### Work to be completed
Print all the data, keeping every line exactly as it is.

### Data
· · ·

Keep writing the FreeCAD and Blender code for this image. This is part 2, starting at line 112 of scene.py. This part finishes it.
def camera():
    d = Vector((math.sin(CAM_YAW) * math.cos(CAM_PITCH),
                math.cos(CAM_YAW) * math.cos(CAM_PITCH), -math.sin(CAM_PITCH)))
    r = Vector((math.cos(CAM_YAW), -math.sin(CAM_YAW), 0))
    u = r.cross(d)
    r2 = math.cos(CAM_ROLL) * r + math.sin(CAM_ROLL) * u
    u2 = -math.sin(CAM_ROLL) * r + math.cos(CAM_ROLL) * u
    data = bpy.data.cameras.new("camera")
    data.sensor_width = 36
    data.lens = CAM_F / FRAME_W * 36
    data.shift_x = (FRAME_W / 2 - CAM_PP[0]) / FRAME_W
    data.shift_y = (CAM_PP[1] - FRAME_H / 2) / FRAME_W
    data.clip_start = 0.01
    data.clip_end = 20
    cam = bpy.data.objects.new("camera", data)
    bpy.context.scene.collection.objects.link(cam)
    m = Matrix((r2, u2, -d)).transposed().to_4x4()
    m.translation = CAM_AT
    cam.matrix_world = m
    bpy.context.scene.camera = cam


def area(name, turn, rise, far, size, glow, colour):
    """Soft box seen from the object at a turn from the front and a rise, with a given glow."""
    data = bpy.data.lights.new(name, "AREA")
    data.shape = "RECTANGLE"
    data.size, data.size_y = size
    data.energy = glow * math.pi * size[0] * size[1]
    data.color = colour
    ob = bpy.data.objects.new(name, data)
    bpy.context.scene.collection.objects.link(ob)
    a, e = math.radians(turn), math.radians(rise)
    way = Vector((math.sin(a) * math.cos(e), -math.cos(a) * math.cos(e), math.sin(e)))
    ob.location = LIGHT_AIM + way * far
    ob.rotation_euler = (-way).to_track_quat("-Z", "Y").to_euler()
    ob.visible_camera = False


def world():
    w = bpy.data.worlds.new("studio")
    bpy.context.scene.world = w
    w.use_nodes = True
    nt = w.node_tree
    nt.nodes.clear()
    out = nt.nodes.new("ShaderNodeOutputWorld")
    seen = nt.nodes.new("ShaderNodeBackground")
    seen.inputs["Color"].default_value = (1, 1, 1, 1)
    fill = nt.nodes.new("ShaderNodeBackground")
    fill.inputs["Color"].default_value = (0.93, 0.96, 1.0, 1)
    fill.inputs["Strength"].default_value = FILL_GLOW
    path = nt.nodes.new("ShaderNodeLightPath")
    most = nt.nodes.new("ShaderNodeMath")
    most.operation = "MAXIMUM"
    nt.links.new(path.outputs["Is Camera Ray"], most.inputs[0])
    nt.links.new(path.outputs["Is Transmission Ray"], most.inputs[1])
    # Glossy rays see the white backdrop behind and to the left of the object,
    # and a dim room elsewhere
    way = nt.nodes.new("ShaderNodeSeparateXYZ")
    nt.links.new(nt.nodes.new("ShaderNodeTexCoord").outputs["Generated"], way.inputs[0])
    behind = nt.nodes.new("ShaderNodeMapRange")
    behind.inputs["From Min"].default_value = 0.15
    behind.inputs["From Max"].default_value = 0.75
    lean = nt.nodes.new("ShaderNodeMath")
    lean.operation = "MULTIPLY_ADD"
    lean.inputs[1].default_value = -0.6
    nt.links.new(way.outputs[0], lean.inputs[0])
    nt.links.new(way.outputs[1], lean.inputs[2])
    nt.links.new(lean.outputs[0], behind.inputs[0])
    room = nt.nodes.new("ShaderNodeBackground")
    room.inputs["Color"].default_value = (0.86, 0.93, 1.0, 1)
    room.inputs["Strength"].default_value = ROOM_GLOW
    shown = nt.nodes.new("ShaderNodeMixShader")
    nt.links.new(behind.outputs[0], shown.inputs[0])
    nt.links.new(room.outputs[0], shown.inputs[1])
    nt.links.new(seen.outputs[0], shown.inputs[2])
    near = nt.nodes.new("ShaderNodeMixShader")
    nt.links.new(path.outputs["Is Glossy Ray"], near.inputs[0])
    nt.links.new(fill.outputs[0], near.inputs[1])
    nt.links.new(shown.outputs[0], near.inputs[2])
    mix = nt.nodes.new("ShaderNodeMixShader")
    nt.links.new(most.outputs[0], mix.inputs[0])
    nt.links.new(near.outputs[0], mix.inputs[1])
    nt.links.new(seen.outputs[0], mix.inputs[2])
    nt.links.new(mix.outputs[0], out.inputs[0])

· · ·

### Full response
Keep writing the FreeCAD and Blender code for this image. This is part 2, starting at line 112 of scene.py. This part finishes it.
def camera():
    d = Vector((math.sin(CAM_YAW) * math.cos(CAM_PITCH),
                math.cos(CAM_YAW) * math.cos(CAM_PITCH), -math.sin(CAM_PITCH)))
    r = Vector((math.cos(CAM_YAW), -math.sin(CAM_YAW), 0))
    u = r.cross(d)
    r2 = math.cos(CAM_ROLL) * r + math.sin(CAM_ROLL) * u
    u2 = -math.sin(CAM_ROLL) * r + math.cos(CAM_ROLL) * u
    data = bpy.data.cameras.new("camera")
    data.sensor_width = 36
    data.lens = CAM_F / FRAME_W * 36
    data.shift_x = (FRAME_W / 2 - CAM_PP[0]) / FRAME_W
    data.shift_y = (CAM_PP[1] - FRAME_H / 2) / FRAME_W
    data.clip_start = 0.01
    data.clip_end = 20
    cam = bpy.data.objects.new("camera", data)
    bpy.context.scene.collection.objects.link(cam)
    m = Matrix((r2, u2, -d)).transposed().to_4x4()
    m.translation = CAM_AT
    cam.matrix_world = m
    bpy.context.scene.camera = cam


def area(name, turn, rise, far, size, glow, colour):
    """Soft box seen from the object at a turn from the front and a rise, with a given glow."""
    data = bpy.data.lights.new(name, "AREA")
    data.shape = "RECTANGLE"
    data.size, data.size_y = size
    data.energy = glow * math.pi * size[0] * size[1]
    data.color = colour
    ob = bpy.data.objects.new(name, data)
    bpy.context.scene.collection.objects.link(ob)
    a, e = math.radians(turn), math.radians(rise)
    way = Vector((math.sin(a) * math.cos(e), -math.cos(a) * math.cos(e), math.sin(e)))
    ob.location = LIGHT_AIM + way * far
    ob.rotation_euler = (-way).to_track_quat("-Z", "Y").to_euler()
    ob.visible_camera = False


def world():
    w = bpy.data.worlds.new("studio")
    bpy.context.scene.world = w
    w.use_nodes = True
    nt = w.node_tree
    nt.nodes.clear()
    out = nt.nodes.new("ShaderNodeOutputWorld")
    seen = nt.nodes.new("ShaderNodeBackground")
    seen.inputs["Color"].default_value = (1, 1, 1, 1)
    fill = nt.nodes.new("ShaderNodeBackground")
    fill.inputs["Color"].default_value = (0.93, 0.96, 1.0, 1)
    fill.inputs["Strength"].default_value = FILL_GLOW
    path = nt.nodes.new("ShaderNodeLightPath")
    most = nt.nodes.new("ShaderNodeMath")
    most.operation = "MAXIMUM"
    nt.links.new(path.outputs["Is Camera Ray"], most.inputs[0])
    nt.links.new(path.outputs["Is Transmission Ray"], most.inputs[1])
    # Glossy rays see the white backdrop behind and to the left of the object,
    # and a dim room elsewhere
    way = nt.nodes.new("ShaderNodeSeparateXYZ")
    nt.links.new(nt.nodes.new("ShaderNodeTexCoord").outputs["Generated"], way.inputs[0])
    behind = nt.nodes.new("ShaderNodeMapRange")
    behind.inputs["From Min"].default_value = 0.15
    behind.inputs["From Max"].default_value = 0.75
    lean = nt.nodes.new("ShaderNodeMath")
    lean.operation = "MULTIPLY_ADD"
    lean.inputs[1].default_value = -0.6
    nt.links.new(way.outputs[0], lean.inputs[0])
    nt.links.new(way.outputs[1], lean.inputs[2])
    nt.links.new(lean.outputs[0], behind.inputs[0])
    room = nt.nodes.new("ShaderNodeBackground")
    room.inputs["Color"].default_value = (0.86, 0.93, 1.0, 1)
    room.inputs["Strength"].default_value = ROOM_GLOW
    shown = nt.nodes.new("ShaderNodeMixShader")
    nt.links.new(behind.outputs[0], shown.inputs[0])
    nt.links.new(room.outputs[0], shown.inputs[1])
    nt.links.new(seen.outputs[0], shown.inputs[2])
    near = nt.nodes.new("ShaderNodeMixShader")
    nt.links.new(path.outputs["Is Glossy Ray"], near.inputs[0])
    nt.links.new(fill.outputs[0], near.inputs[1])
    nt.links.new(shown.outputs[0], near.inputs[2])
    mix = nt.nodes.new("ShaderNodeMixShader")
    nt.links.new(most.outputs[0], mix.inputs[0])
    nt.links.new(near.outputs[0], mix.inputs[1])
    nt.links.new(seen.outputs[0], mix.inputs[2])
    nt.links.new(mix.outputs[0], out.inputs[0])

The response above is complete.